===== Available data

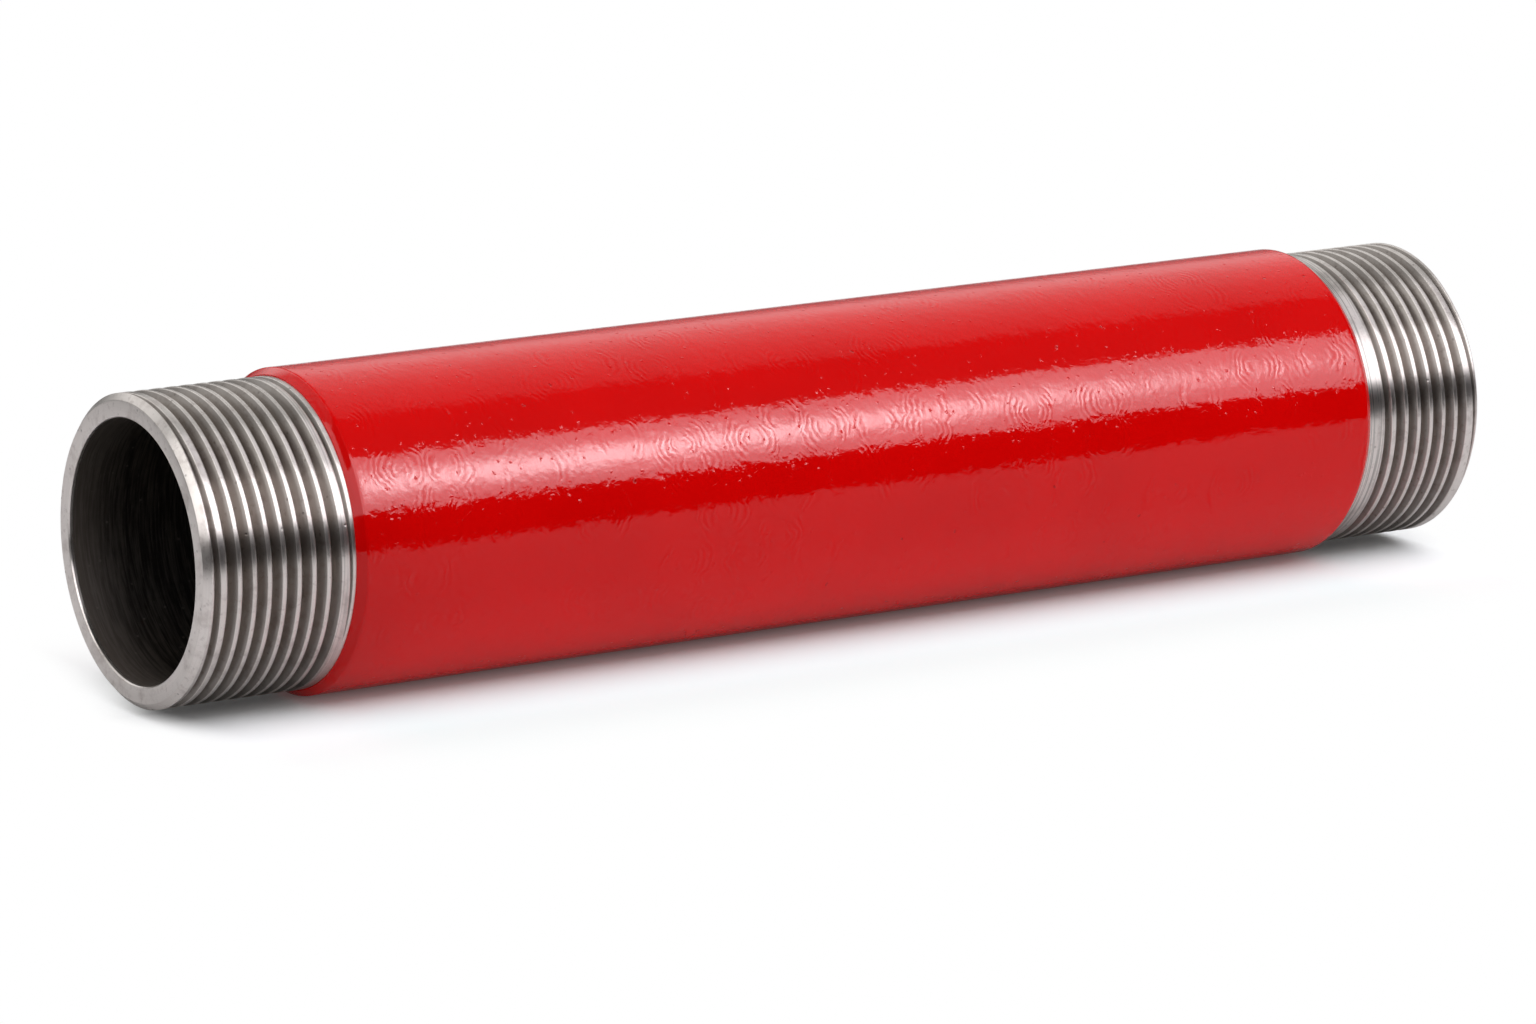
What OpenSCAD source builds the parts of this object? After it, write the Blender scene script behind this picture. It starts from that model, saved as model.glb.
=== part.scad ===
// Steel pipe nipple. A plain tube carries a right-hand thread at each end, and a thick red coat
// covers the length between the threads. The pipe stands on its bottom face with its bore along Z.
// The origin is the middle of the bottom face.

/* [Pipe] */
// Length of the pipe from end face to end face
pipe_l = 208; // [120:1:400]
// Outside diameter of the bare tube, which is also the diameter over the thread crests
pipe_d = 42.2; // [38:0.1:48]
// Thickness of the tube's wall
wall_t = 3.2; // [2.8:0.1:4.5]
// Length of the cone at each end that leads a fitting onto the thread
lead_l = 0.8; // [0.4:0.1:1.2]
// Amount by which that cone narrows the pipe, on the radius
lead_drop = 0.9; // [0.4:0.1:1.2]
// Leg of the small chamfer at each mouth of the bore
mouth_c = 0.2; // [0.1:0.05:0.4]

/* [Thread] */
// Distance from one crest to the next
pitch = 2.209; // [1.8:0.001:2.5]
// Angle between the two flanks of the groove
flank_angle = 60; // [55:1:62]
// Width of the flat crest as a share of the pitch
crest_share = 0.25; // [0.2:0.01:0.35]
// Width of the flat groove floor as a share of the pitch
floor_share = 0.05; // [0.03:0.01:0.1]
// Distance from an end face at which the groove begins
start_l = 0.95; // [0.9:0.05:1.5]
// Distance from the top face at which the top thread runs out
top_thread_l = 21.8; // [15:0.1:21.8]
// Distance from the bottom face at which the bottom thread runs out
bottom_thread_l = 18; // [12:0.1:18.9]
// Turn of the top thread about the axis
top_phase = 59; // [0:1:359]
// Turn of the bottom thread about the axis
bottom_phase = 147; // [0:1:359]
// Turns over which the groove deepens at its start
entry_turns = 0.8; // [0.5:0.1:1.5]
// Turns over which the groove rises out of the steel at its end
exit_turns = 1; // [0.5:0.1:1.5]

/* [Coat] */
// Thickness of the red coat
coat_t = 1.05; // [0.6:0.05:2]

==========

__Exercise task__
Reproduce the complete set of lines precisely as supplied.

__Expected output__
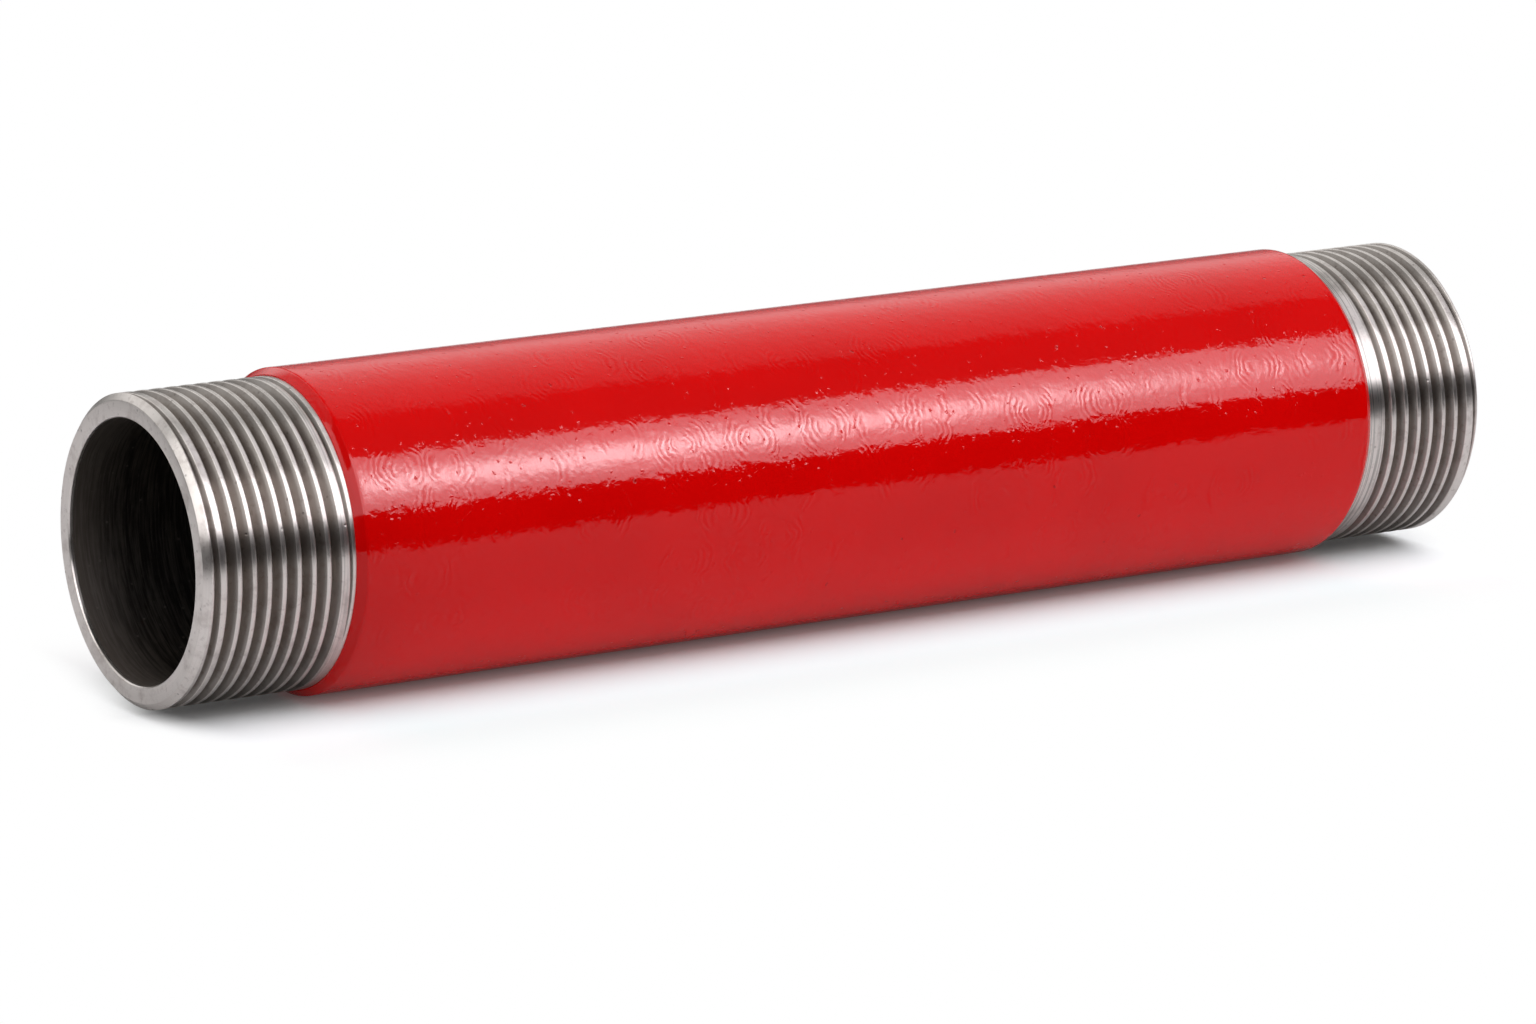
What OpenSCAD source builds the parts of this object? After it, write the Blender scene script behind this picture. It starts from that model, saved as model.glb.
=== part.scad ===
// Steel pipe nipple. A plain tube carries a right-hand thread at each end, and a thick red coat
// covers the length between the threads. The pipe stands on its bottom face with its bore along Z.
// The origin is the middle of the bottom face.

/* [Pipe] */
// Length of the pipe from end face to end face
pipe_l = 208; // [120:1:400]
// Outside diameter of the bare tube, which is also the diameter over the thread crests
pipe_d = 42.2; // [38:0.1:48]
// Thickness of the tube's wall
wall_t = 3.2; // [2.8:0.1:4.5]
// Length of the cone at each end that leads a fitting onto the thread
lead_l = 0.8; // [0.4:0.1:1.2]
// Amount by which that cone narrows the pipe, on the radius
lead_drop = 0.9; // [0.4:0.1:1.2]
// Leg of the small chamfer at each mouth of the bore
mouth_c = 0.2; // [0.1:0.05:0.4]

/* [Thread] */
// Distance from one crest to the next
pitch = 2.209; // [1.8:0.001:2.5]
// Angle between the two flanks of the groove
flank_angle = 60; // [55:1:62]
// Width of the flat crest as a share of the pitch
crest_share = 0.25; // [0.2:0.01:0.35]
// Width of the flat groove floor as a share of the pitch
floor_share = 0.05; // [0.03:0.01:0.1]
// Distance from an end face at which the groove begins
start_l = 0.95; // [0.9:0.05:1.5]
// Distance from the top face at which the top thread runs out
top_thread_l = 21.8; // [15:0.1:21.8]
// Distance from the bottom face at which the bottom thread runs out
bottom_thread_l = 18; // [12:0.1:18.9]
// Turn of the top thread about the axis
top_phase = 59; // [0:1:359]
// Turn of the bottom thread about the axis
bottom_phase = 147; // [0:1:359]
// Turns over which the groove deepens at its start
entry_turns = 0.8; // [0.5:0.1:1.5]
// Turns over which the groove rises out of the steel at its end
exit_turns = 1; // [0.5:0.1:1.5]

/* [Coat] */
// Thickness of the red coat
coat_t = 1.05; // [0.6:0.05:2]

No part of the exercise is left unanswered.